Partner Plus launched on 4 January, putting a revised programme, with greater levels of rewards and support, in place in a clear demonstration of how IBM is getting behind its channel.
“The announcement gave us something really tangible to talk about. What’s really interesting about it is we’re not changing any major strategy around go to market, we’re not changing our product approach and we’re not changing all the priorities that we’ve set out as a company. There’s a lot of stability, but on top of that we’ve put in place this engine and acceleration on the partner piece,” said Say.
The partner programme is a key plank of the efforts IBM is making, but it goes beyond the nuts and bolts of rebate, enablement and incentive programmes – it is somethibng more fundamental.
“There’s a lot of positive momentum right now. What’s changing? It’s hard to quantify a feeling, but the conversation’s changed. When you hear all of our announcements, it’s client and partner in the same sentence – it’s not ecosystem as an afterthought. We’ve always been a strong ecosystem company and it’s always played a really important role, particularly in our infrastructure business and our software business. But the momentum and impetus and focus on ecosystem in every conversation from the top down is really noticeable,” she said.
“The ecosystem is a growth engine for us. Our aspirations for the company are also heavily pinned on the importance and growth in the ecosystem. From an ecosystem-specific perspective, our ambition is to double the business over the next three to five years,” she added.
The opportunities for partners have also changed as IBM sets out to dominate the hybrid cloud and artificial intelligence segments. Big Blue has been active, buying the likes of Red Hat to bolster its own proposition and, as a result, one the channel can put in front of customers.
A lot of IBM’s channel has modernised along with the vendor, but the fundamentals – storage and power – that got a lot of them into a relationship with the vendor decades ago are still there.

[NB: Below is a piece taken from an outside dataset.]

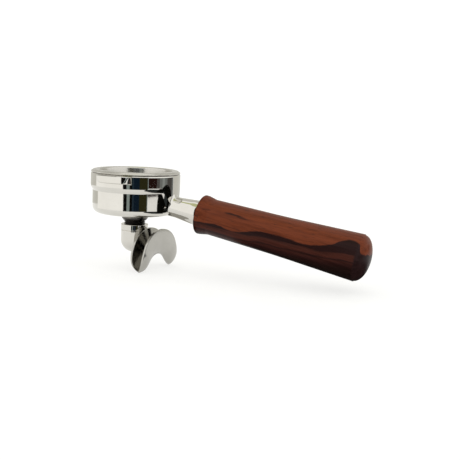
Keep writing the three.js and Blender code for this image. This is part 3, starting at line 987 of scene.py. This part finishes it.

Having a wider product portfolio and being in a position to solve more customer problems means there is an expectation that partners will bring on board more fresh logos. Along with the channel growth targets, that is another goal Say is working towards.
“We have a huge ambition in 2023, and we put a stake in the ground around new client acquisition. We’re looking to triple year on year the number of new clients we acquire, and we can’t do that without the ecosystem,” she said.
For someone facing sizeable growth targets and helping to bed in a fresh partner programme, Say comes across as excited. motivated and confident the channel will deliver.
“This is where my passion and purpose come together,” she said. “The changes are so fundamental, not only in the programmes, but in the momentum and attitude. It’s a good place to be, although it doesn’t mean that we aren’t going to have to continue to innovate and continue to grow.”